Ada stares. At first, fondly, and then in disbelief, almost as though she could burst out laughing. “Let me be your Mexico?!”
“Hey, you started it. Talking about butterflies.”
“Well. You did say, Tell me something true.”
He says nothing, only smiles at her as she shakes her head. She approaches him. “Fine. Be my Mexico.”
And he seals the deal with a kiss.
–
In Greek Mythology, it was spring only when Persephone came back to the upperlands. In Leon’s home, it was spring only when Ada was in it.
He doesn't remember how he got there, or who initiated the kiss, just the feeling of it. The fire beneath his skin, the sound of his belt on the floor.
Ada leads him to his own bed and almost lays him there, her hand to his chest guiding his movements. Her lips move up his jaw, down his neck.
As his eyes close, he is a shell of himself, filled with pleasure and the scent of jasmine, or in other words– the part of her that makes him stay. “Ada.” He whispers, says her name like it’s true.
She hums, playing with his hair. His hand finds purchase in her loins, caressing her gently before his fingers slip in.
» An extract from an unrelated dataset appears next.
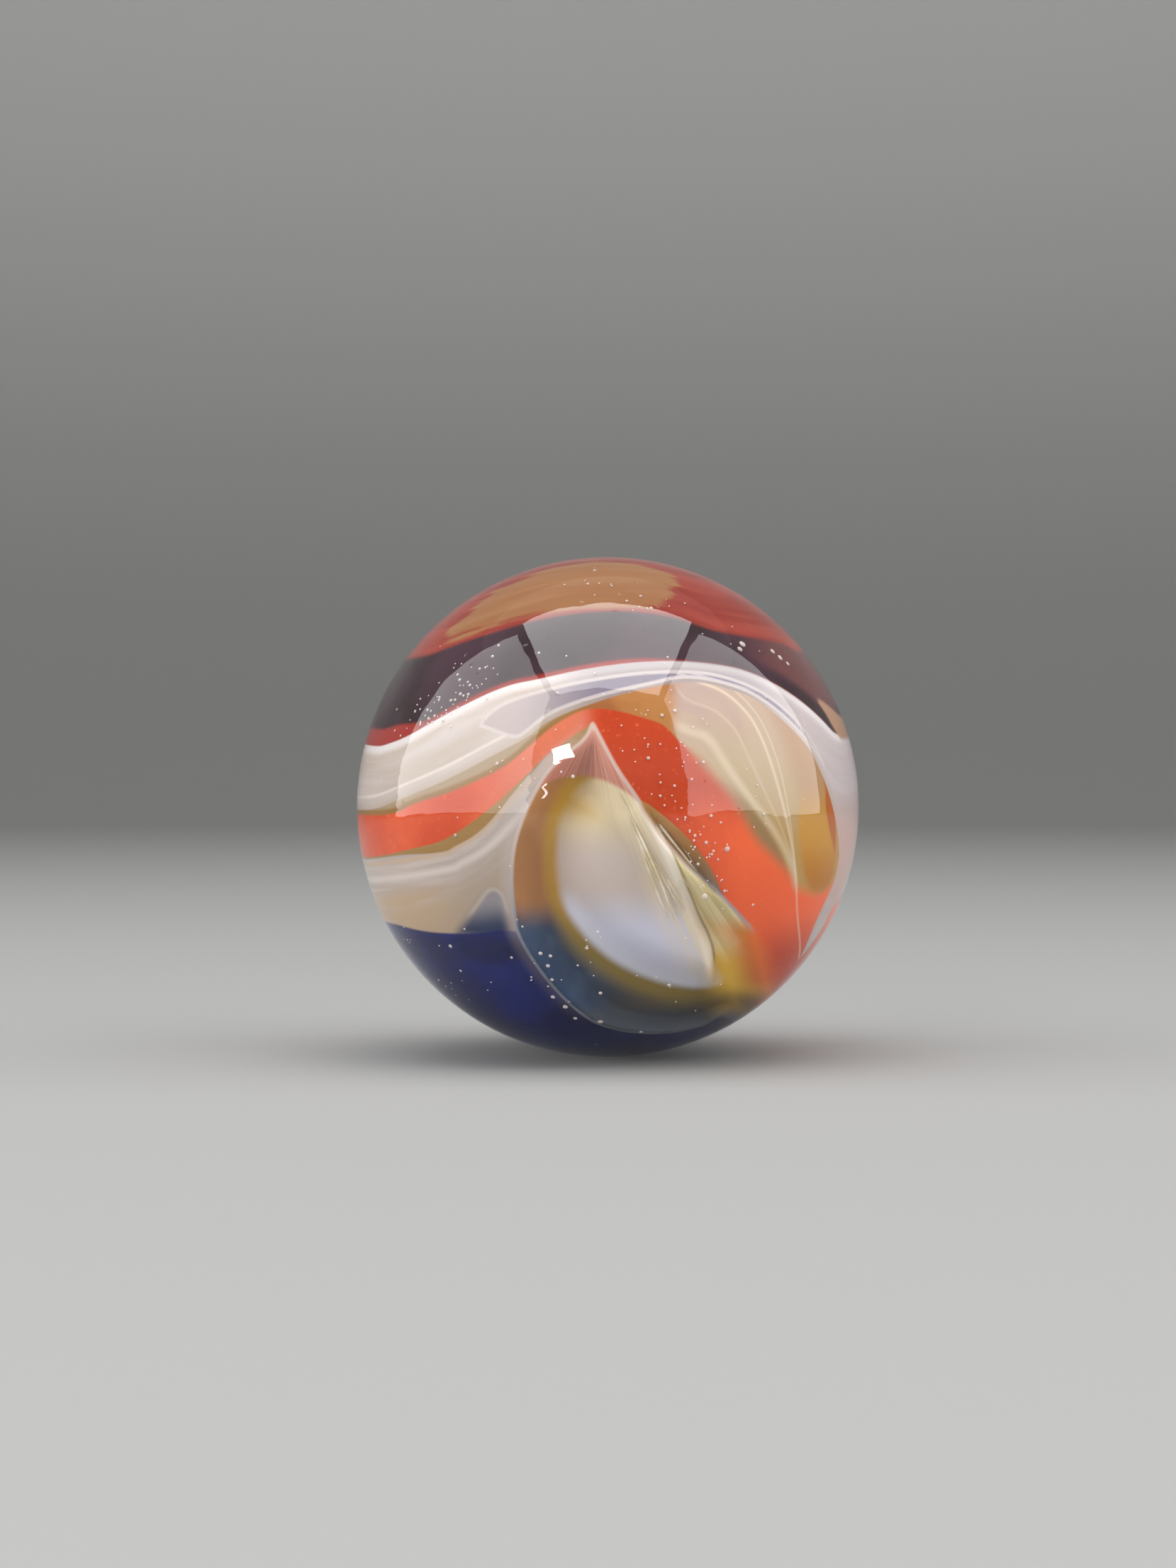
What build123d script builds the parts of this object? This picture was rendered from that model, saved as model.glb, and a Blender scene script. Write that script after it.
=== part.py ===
"""A one-inch swirl marble: one lump of glass, rolled round while it was hot.

It is a single solid, so there is one node. The ball is a hair flatter from pole to pole than it is round
its girth, as rolled marbles are. The origin is the ball's centre and +Z runs up through its poles.
"""

from build123d import *
import os

# Driving dimensions, in millimetres
GIRTH_DIAMETER = 25.4  # across the widest part, seen from above
POLE_TO_POLE = 25.3  # from the lowest point to the highest

# A true ball of the girth's size, then drawn in towards its middle along the axis through the poles
with BuildPart() as marble:
    Sphere(GIRTH_DIAMETER / 2)
    scale(by=(1, 1, POLE_TO_POLE / GIRTH_DIAMETER))
marble.part.label = "marble"

os.makedirs("parts", exist_ok=True)
export_step(marble.part, "parts/marble.step")
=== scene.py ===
"""A swirled glass marble: opaque and opal streams, and clear coloured glass with depth, under a clear skin.

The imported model's solid is the marble's outer surface, and here it becomes the clear skin. Under it lie the
streams, as one closed body whose surface dips deep where the glass is clear. The swirl is laid out on a ball
of radius 1: front(u, v) is where a look from the front meets it, u to the right and v up from its middle,
and rear(u, v) is the same on the far side, as seen from behind.
"""

import math

import bpy
import numpy as np
from mathutils import Matrix, Vector


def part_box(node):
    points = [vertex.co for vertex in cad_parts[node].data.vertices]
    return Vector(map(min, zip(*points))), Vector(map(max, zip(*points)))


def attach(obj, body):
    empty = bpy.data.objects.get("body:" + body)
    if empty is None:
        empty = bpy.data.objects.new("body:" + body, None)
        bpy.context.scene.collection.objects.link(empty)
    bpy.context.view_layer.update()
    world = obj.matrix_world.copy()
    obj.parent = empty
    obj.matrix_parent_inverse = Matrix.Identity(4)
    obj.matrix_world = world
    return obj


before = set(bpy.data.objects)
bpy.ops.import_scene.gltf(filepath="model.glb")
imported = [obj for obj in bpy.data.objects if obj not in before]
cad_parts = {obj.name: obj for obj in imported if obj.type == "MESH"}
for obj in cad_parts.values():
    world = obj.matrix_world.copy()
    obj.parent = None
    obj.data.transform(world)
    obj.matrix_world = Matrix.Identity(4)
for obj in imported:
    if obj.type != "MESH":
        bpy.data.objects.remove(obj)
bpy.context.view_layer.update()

corner_low, corner_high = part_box("marble")
FOOT = corner_low.z  # the height of the ball's lowest point, where the floor is
RADIUS = (corner_high.x - corner_low.x) / 2
FLATNESS = (corner_high.z - corner_low.z) / (corner_high.x - corner_low.x)  # height as a share of the girth

# How the ball is looked at from the front
CAMERA_RISE = math.radians(1.0)  # the camera's height above the ball's middle, as an angle
CAMERA_REACH = 12.15  # its distance from the middle, in radii
LENS = 69.8  # millimetres, with 36 mm along the picture's long side
SHIFT = (-0.0126, 0.0146)  # the ball sits a little right of and below the picture's middle
RIM_SLOPE = 1 / math.sqrt(CAMERA_REACH**2 - 1)  # of a line of sight that just grazes the ball
GLASS_IOR = 1.6

# How far under the skin the streams lie, in radii
STREAM_DEPTH = 0.014
WINDOW_DEPTH = 0.15  # how much deeper the clear window's floor is
WINDOW_FILL = 0.7  # the share of that depth which fills up at the window's lower right
BOWL_RISE = 0.07  # how far the opal bowl stands up from the window's floor
SLIT_DEPTH = 0.06
COBALT_DEPTH = 0.07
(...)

She is lost within the blue of his eyes, until she is lost within the pleasure he gives her.
—
He knows she isn't sleeping.
She knows he isn't, either.
“You’re leaving?” He asks.
“I should.” She answers.
“Don't.” He begs.
“I need to.” She reasons.
“But it’s winter.” He persuades.
When Ada looks out to his curtainless window, she is surprised to see, for the first time this season, snow.